Few monuments seem more patriotic than South Dakota’s Mount Rushmore, so you might think it’s the perfect place for a July 4 celebration. President Trump’s plans for a July 4 fireworks display at Mount Rushmore, however, are being criticized by Native Americans who view the monument as a profane symbol of the land stolen from them. Native American groups are planning protests for the president’s visit on July 3, which is also slated to include a fighter jet flyover.
Nick Tilsen, a member of the Oglala Lakota tribe and president of the NDN Collective activist organization, said, “Mount Rushmore is a symbol of white supremacy, of structural racism that’s still alive and well in society today. It’s an injustice to actively steal indigenous people’s land then carve the white faces of the conquerors who committed genocide.”
And it’s not just Native Americans who take issue with the celebration.
In a statement, the Coalition to Protest America’s National Parks said, “While we fully understand the desire to celebrate the founding of our nation, shooting off fireworks at Mount Rushmore National Memorial is ill-advised and unsafe, particularly as we continue to grapple with the ongoing impacts of COVID-19.”
And beyond the risks associated with crowds in the time of a pandemic, there are serious environmental issues surrounding the event.

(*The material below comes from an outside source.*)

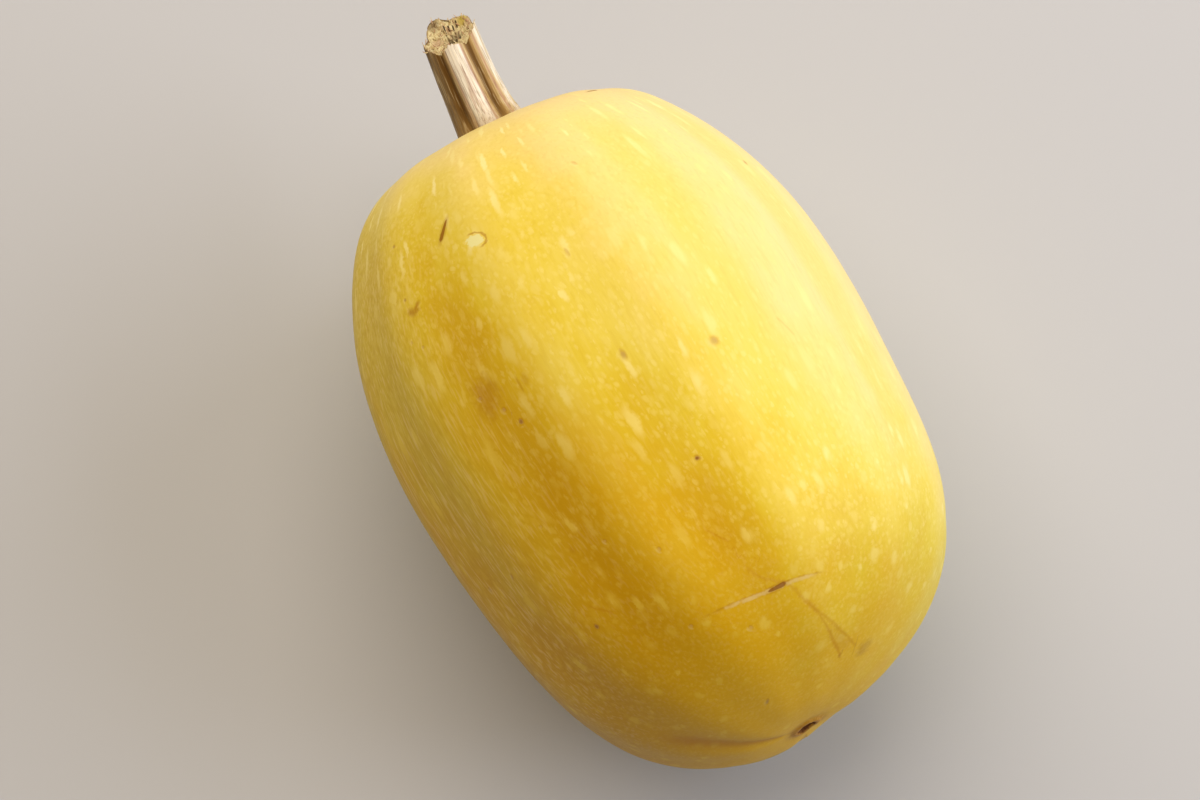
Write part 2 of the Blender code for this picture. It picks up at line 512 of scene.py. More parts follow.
@dataclass(frozen=True)
class SquashSkin:
    """Ripe squash rind, grown smooth and waxy: a soft sheen over golden yellow with pale flecks.

    fan_width is how far from the stem's middle, in millimetres, the fanned streaks have their full width, and
    layer_shift is how far, in cells, each scatter's pattern lies from the one before.
    """

    gold: str = "#E1CF3B"
    deep: str = "#DCAC03"
    ochre: str = "#BA8C00"
    lemon: str = "#EFDA9C"
    cream: str = "#F3EDB6"
    butter: str = "#EDD658"
    olive: str = "#D4BE38"
    umber: str = "#A66A16"
    bark: str = "#875010"
    char: str = "#54290C"
    cork: str = "#DCC488"
    scab: str = "#E8E8AE"
    rust: str = "#B8760C"
    ground: str = "#E3BE74"
    flecks: tuple[Flecks, ...] = (
        Flecks(1.3, 1.8, 0.50, 0.85, 0.18),
        Flecks(2.6, 2.3, 0.42, 0.50, 0.17),
        Flecks(4.6, 2.8, 0.33, 0.66, 0.44, "1 - 0.7 * stemward"),
        Flecks(8.5, 2.8, 0.22, 0.55, 0.46, "1 - stemward"),
        Flecks(2.1, 10.0, 0.35, 1.00, 0.75, "stemward", True),
    )
    fan_width: float = 40.0
    layer_shift: float = 7.3

    def make(self, arc: float) -> bpy.types.Material:
        """Builds the finish.

        Args:
            arc: How many millimetres one radian of phi is in the skin's own coordinates.

        Returns:
            The material. It reads "skin", the rind unrolled in millimetres, and the marks.
        """
        g = MaterialGraph("Waxy squash rind")
        g.known["arc"] = arc
        g.take_apart("skin", g.add("ShaderNodeAttribute", output="Vector", attribute_name="skin"))
        g.known["rib"] = g.add("ShaderNodeAttribute", output="Fac", attribute_name="ribs")
        g.take_apart("spot", g.add("ShaderNodeTexCoord", output="Object"))
        self.lay_patterns(g)
        self.lay_flecks(g)
        self.lay_marks(g)
        return g.end({
            "Base Color": self.colour(g),
            "Roughness": g.formula(
                "0.44 + 0.10 * peel + 0.10 * fleck + 0.35 * max(max(cork, bark), 0.6 * scuff)"),
            "IOR": 1.45,
            # The wax has a dull bloom on it, so its gloss is weaker than clean wax has.
            "Specular IOR Level": 0.34,
        }, "0.030 * peel + 0.012 * streak")

    def lay_patterns(self, g: Graph) -> None:
        """Knows the broad and fine patterns of the skin, and where its ends are.

        Args:
            g: The material's tree.
        """
        for name, grain, detail in (
            ("broad", (38.0, 38.0, 70.0), 2.0),
            ("patch", (9.0, 9.0, 15.0), 3.0),
            # Rows of skin cells: about 0.1 mm wide on a real squash, drawn 0.8 mm wide so that they show.
            ("streak", (0.8, 0.8, 7.0), 2.0),
            # The peel's grain: real pores are near 0.2 mm, drawn at 1.2 mm for the same reason.
            ("peel", (1.2, 1.2, 1.2), 2.0),
            ("ragged", (0.9, 0.9, 0.9), 2.0),
            ("wobble", (2.2, 2.2, 4.0), 1.0),
            ("wander", (5.0, 5.0, 5.0), 2.0),
        ):
            g.lay_noise(name, g.known["skin"], grain, detail)
        g.let(
            away="sqrt(skin_x * skin_x + skin_y * skin_y)",
            stemward="fade(skin_z, 1.30 * arc, 0.85 * arc)",
            # Painted light: lit_side makes this tone paler on the lit +X side, and min(skin_x, 0) makes it
            # deeper on the shaded -X side. The slope from stem to blossom and the noise are the rind's own
            # tone.
            lit_side="max(skin_x, 0) * fade(skin_z, 3.6 * arc, 1.6 * arc)",
            ripe="0.56 * (skin_z / arc - 1.57) - 0.012 * (lit_side + min(skin_x, 0))"
                 " + 0.7 * (broad - 0.5) + 0.5 * (patch - 0.5)",
            blossom="fade(skin_z, 2.7 * arc, 2.9 * arc)",
            flank="fade(spot_x, -0.030, -0.062)",
        )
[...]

The fireworks display at Mount Rushmore was stopped in 2009 out of the concerns that it could lead to wildfires in the forested land around the monument. This year, dry conditions make the event very risky, explains South Dakota News Watch. The statement from Coalition to Protect America’s National Parks also explains that, in the past, the event was linked to “pollution of groundwater which has gradually been improving since the cessation of the event in 2009.”
It’s highly unlikely, however, that Trump will take either group’s grievances into account.